Le facteur personnel a sans doute aussi pesé. Depuis des mois, la maison dont Iglesias est propriétaire avec sa compagne Irene Montero, par ailleurs ministre et mère de ses deux enfants, dans une localité de la région de Madrid, est le théâtre de rassemblements d’opposants d’extrême droite, à la limite entre la manifestation et le harcèlement, selon plusieurs reportages.
Le fait que Ciudadanos disparaisse du Parlement régional de Madrid, le même jour où Pablo Iglesias quitte la politique, en dit long, aussi, sur la difficulté de mettre fin au bipartisme PP / PSOE en Espagne.
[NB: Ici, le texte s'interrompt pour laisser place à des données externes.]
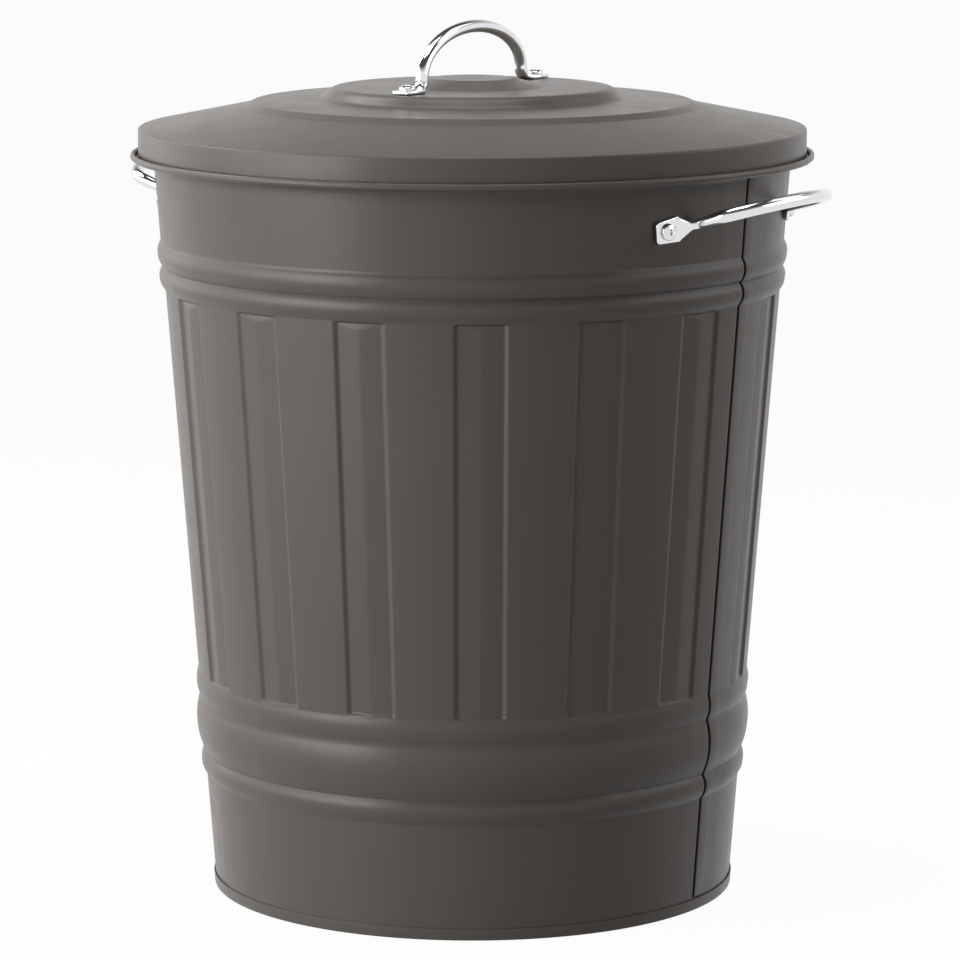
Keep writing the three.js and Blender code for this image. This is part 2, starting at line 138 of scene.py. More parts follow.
class Finish(Graph):
    """A material with one Principled shader, and short ways to add what the finishes here need."""

    noise_low = 0.3  # a noise mostly lies between these two
    noise_high = 0.7

    def __init__(self, name: str) -> None:
        """Starts the material.

        Args:
            name: Its name.
        """
        super().__init__(bpy.data.materials.new(name))
        self.shader = self.nodes["Principled BSDF"].inputs
        self.place = self.nodes.new("ShaderNodeTexCoord").outputs["Object"]

    def noise(self, grain: Grain) -> Socket:
        """The factor of a noise texture on object coordinates.

        Args:
            grain: Its repeats per metre and its octaves of finer noise.

        Returns:
            The factor.
        """
        scale, detail = grain
        return self.add("TexNoise", "Fac", {"Scale": scale, "Detail": detail, "Vector": self.place})

    def set_roughness(self, grain: Grain, low: float, high: float) -> None:
        """Sets a roughness that wanders between two values.

        Args:
            grain: Its noise.
            low: The lowest roughness.
            high: The highest roughness.
        """
        ends = {"From Min": self.noise_low, "From Max": self.noise_high, "To Min": low, "To Max": high}
        rough = self.add("MapRange", "Result", {**ends, "Value": self.noise(grain)})
        self.links.new(rough, self.shader["Roughness"])

    def set_colour(self, grain: Grain, first: Colour, second: Colour) -> None:
        """Sets a base colour that wanders between two colours.

        Args:
            grain: Its noise.
            first: The first colour, linear.
            second: The second colour, linear.
        """
        ends = {"A": (*first, 1.0), "B": (*second, 1.0), "Factor": self.noise(grain)}
        self.links.new(self.add("Mix", "Result", ends, data_type="RGBA"), self.shader["Base Color"])

    def set_bump(self, layers: Sequence[tuple[Grain, float]]) -> None:
        """Chains bumps into the shader's normal.

        Args:
            layers: The noise of each bump with its real height, in metres.
        """
        below = {}
        for grain, height in layers:
            wanted = {"Strength": 1.0, "Distance": height, "Height": self.noise(grain), **below}
            below = {"Normal": self.add("Bump", "Normal", wanted)}
        self.links.new(below["Normal"], self.shader["Normal"])


@dataclass(frozen=True)
class PowderCoat:
    """Satin powder coat on steel: a fine orange peel over a faint unevenness of the sheet."""

    name: str = "grey_powder_coat"
    colour: Colour = (0.118, 0.103, 0.091)
    drift: float = 0.05
    roughness: tuple[float, float] = (0.32, 0.38)
    specular: float = 0.29
    colour_grain: Grain = (14.0, 3.0)
    gloss_grain: Grain = (60.0, 4.0)
    peel_grain: Grain = (750.0, 2.0)
    peel_height: float = 0.00005
    sheet_grain: Grain = (9.0, 1.0)
    sheet_height: float = 0.0003

    def make(self) -> bpy.types.Material:
        """Builds the material."""
        finish = Finish(self.name)
        darker = tuple(c * (1.0 - self.drift) for c in self.colour)
        paler = tuple(c * (1.0 + self.drift) for c in self.colour)
        finish.set_colour(self.colour_grain, darker, paler)
        finish.set_roughness(self.gloss_grain, *self.roughness)
        finish.shader["Specular IOR Level"].default_value = self.specular
        finish.set_bump([(self.sheet_grain, self.sheet_height), (self.peel_grain, self.peel_height)])
        return finish.owner


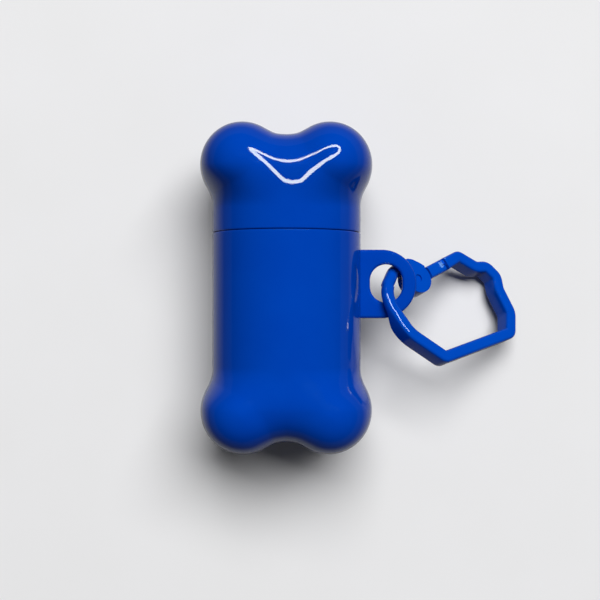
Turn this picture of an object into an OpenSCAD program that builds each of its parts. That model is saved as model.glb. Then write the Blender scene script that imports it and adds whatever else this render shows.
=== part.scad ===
// Bone-shaped dog waste bag dispenser with a hanging lug and a spring-gated carry ring.
// It lies on its back. X is across the bone towards the lug, Y runs along the bone
// towards the cap, Z is up, and Z = 0 is the surface it rests on.

/* [Bone] */
// radius of the tube between the bone ends
tube_r = 19; // [18:0.5:20]
// wall of the tube
tube_wall = 2.2; // [2:0.1:2.6]
// height of the seam between cap and body, from the middle of the bone
seam_y = 14; // [12:0.5:15]
// depth of each bone end, from the axis to its front or back
lobe_depth = 20.3; // [19.8:0.1:21]
// radius of each rounded lobe on the cap
cap_lobe_r = 10.9; // [10.4:0.1:11.4]
// distance of each cap lobe from the axis
cap_lobe_x = 10.9; // [10:0.1:11.4]
// distance of the cap lobes from the middle of the bone
cap_lobe_y = 30.9; // [30:0.1:32]
// distance of the notch between the cap lobes from the middle of the bone
cap_notch_y = 38.7; // [38:0.1:40]
// radius of each rounded lobe on the body
body_lobe_r = 11.1; // [10.4:0.1:11.8]
// distance of each body lobe from the axis
body_lobe_x = 10.6; // [10:0.1:11.4]
// distance of the body lobes from the middle of the bone
body_lobe_y = 30.9; // [30:0.1:32]
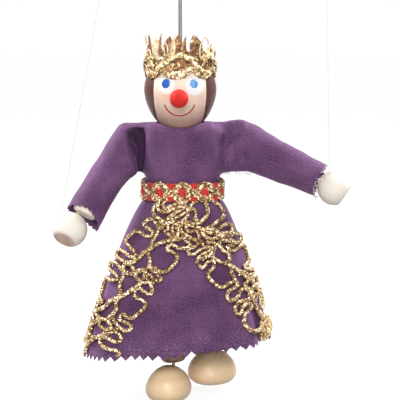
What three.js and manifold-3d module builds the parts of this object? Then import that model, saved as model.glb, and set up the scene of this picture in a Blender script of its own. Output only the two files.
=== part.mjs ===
import * as THREE from 'three';
import { mergeVertices } from 'three/addons/utils/BufferGeometryUtils.js';
import Module from 'manifold-3d';

const wasm = await Module();
wasm.setup();

// A wooden queen doll on a steel rod. X is the viewer's right, Y is away from the viewer and
// Z is up. The origin is the inner top of the rod's hanging loop. Millimetres and degrees.
const gap = 0.3;
const degree = Math.PI / 180;

const rod = { radius: 1, loopInner: 4, reach: 83.4 };
const link = { ring: 1.9, wire: 0.45, shank: 7 };

const headRadius = 20;
const nose = { radius: 5, x: -0.4, below: 2.9, proud: 2.1 };
const crown = { above: 7.3, band: 14, leaf: 10.4, notch: 0.6, lobe: 2.6, swell: 0.4, wall: 1.1, lean: 2.2,
  leaves: 11, lobes: 7 };

const bodyShift = 1.2;
const waistPower = 2.6;
const torso = { height: 34.1, width: 39.2, depth: 26, topWidth: 29, topDepth: 17 };
const cloth = 0.9;
const belt = { height: 11, thickness: 2.4, aboveHips: 4.6, edge: 0.6 };
const bodice = { rise: 13.7, sway: 2 };
const skirt = { length: 91.5, hemWidth: 103, hemDepth: 58, hemShift: -2.6, hemTilt: 4.6, flare: 0.74 };
const folds = [{ count: 7, phase: 0.5, depth: 1.7 }, { count: 11, phase: 2, depth: 1.02 }];
const trim = { width: 25, thickness: 2.2, seat: 0.55, scallop: 2.4, pitch: 31 };

const cordRadius = 1;
const limbRadius = 7;
const armLength = 45;
const armRound = 5;
const sleeveDepth = 0.84;
const hand = { radius: 9.6, flat: 7.1 };
const arms = [
  { side: 'left', sign: -1, out: 29.8, rise: 3.3, ball: 11, cuff: 10.2, sleeve: 50.5, drop: 58,
    forward: 22, handAt: 60.5, handLift: 2, handDroop: 17, handTurn: 18, tie: [0.35, 0.55, 0.76],
    stringLean: 0.19 },
  { side: 'right', sign: 1, out: 30.8, rise: 0.4, ball: 14.5, cuff: 9.6, sleeve: 48.5, drop: 23,
    forward: 8, handAt: 58.5, handLift: 0, handDroop: 10, handTurn: 0, tie: [-0.3, 0.5, 0.81],
    stringLean: 0.03 },
];
const string = { radius: 0.25, ring: 0.9, ringWire: 0.3, loop: 2.5, loopWire: 0.4, top: 5 };

const leg = { length: 83.3, round: 6, hipSpread: 11, ankle: 3 };
const foot = { width: 25.2, length: 28.6, height: 19, heel: 9 };
const legs = [
  { side: 'left', sign: -1, cord: 4.4, roll: 3.7, pitch: 2, yaw: 17 },
  { side: 'right', sign: 1, cord: 0.9, roll: 9.2, pitch: -7.2, yaw: 60 },
];

const colours = {
  steel: [0x6f6866, 0.4, 0.9],
  paleWood: [0xf3dcc6, 0.55, 0],
  redPaint: [0xdd443a, 0.35, 0],
  tanWood: [0xd9ab78, 0.35, 0],
  cord: [0xe9e2d4, 0.8, 0],
  purple: [0x66496a, 0.85, 0],
  gold: [0xc9a049, 0.35, 0.8],
  redGold: [0xb8683a, 0.45, 0.5],
};

// The group that holds every piece, and the helpers that add to it.
const doll = new THREE.Group();

function addPiece(name, geometry, colour, parent = doll) {
  const [tint, roughness, metalness] = colours[colour];
  const material = new THREE.MeshStandardMaterial({ color: tint, roughness, metalness });
  const mesh = new THREE.Mesh(geometry, material);
  mesh.name = name;
  parent.add(mesh);
  return mesh;
}

// A geometry with merged corners whose faces point out.
function closed(geometry) {
  geometry.deleteAttribute('normal');
  geometry.deleteAttribute('uv');
  const merged = mergeVertices(geometry, 1e-4);
  const place = merged.getAttribute('position');
  const index = Array.from(merged.index.array);
  const kept = [];
  let volume = 0;
  const corner = [new THREE.Vector3(), new THREE.Vector3(), new THREE.Vector3()];
  for (let i = 0; i < index.length; i += 3) {
    const [a, b, c] = index.slice(i, i + 3);
    if (a === b || b === c || c === a) continue;
    kept.push(a, b, c);
    corner.forEach((v, k) => v.fromBufferAttribute(place, [a, b, c][k]));
    volume += corner[0].dot(corner[1].clone().cross(corner[2]));
  }
  if (volume < 0) kept.reverse();
  merged.setIndex(kept);
  return merged;
}

// Rows of points, each row a ring with the same count. With open ends they are capped by a
// middle point; otherwise the last row joins the first and the surface is a closed tube.
function rings(rows, capped) {
  const count = rows[0].length;
  const points = rows.flat();
  const index = [];
  const pairs = capped ? rows.length - 1 : rows.length;
  for (let r = 0; r < pairs; r += 1) {
    const next = (r + 1) % rows.length;
    for (let i = 0; i < count; i += 1) {
      const j = (i + 1) % count;
      const [a, b, c, d] = [r * count + i, r * count + j, next * count + j, next * count + i];
      index.push(a, b, c, a, c, d);
    }
  }
  if (capped) {
    for (const r of [0, rows.length - 1]) {
      const middle = rows[r].reduce((sum, p) => sum.add(p), new THREE.Vector3());
      const at = points.push(middle.divideScalar(count)) - 1;
      for (let i = 0; i < count; i += 1) {
        const [a, b] = [r * count + i, r * count + ((i + 1) % count)];
        index.push(...(r === 0 ? [at, b, a] : [at, a, b]));
      }
    }
  }
  const geometry = new THREE.BufferGeometry().setFromPoints(points);
  geometry.setIndex(index);
  return closed(geometry);
}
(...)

C’était l’une des promesses du mouvement indigné, qu’il reste encore à concrétiser sur la durée.
Ironie de la soirée électorale, c’est la candidate de Más Madrid, Mónica García, une médecin réanimatrice qui a basculé en politique pour défendre la santé publique, qui réalise le meilleur score à gauche : avec 24 sièges, la candidate portée par Íñigo Errejón, l’ancien numéro deux de Podemos devenu rival de Pablo Iglesias, se paie même le luxe de réaliser ce dont Iglesias a toujours rêvé, sans jamais y parvenir : le sorpasso, le dépassement du Parti socialiste…
Dernière leçon du scrutin madrilène, sans doute la plus inquiétante pour l’avenir de l’Espagne : le fossé qui se creuse, chaque élection un peu plus, entre la Catalogne et Madrid. En février, les socialistes ont remporté haut la main le scrutin catalan, et les conservateurs s’y effondraient. En mai, le même PP triomphe à Madrid et le PSOE sort très diminué. Des dynamiques opposées, qui vont compliquer un peu plus la tâche du gouvernement de Pedro Sánchez d’ici la fin de son mandat.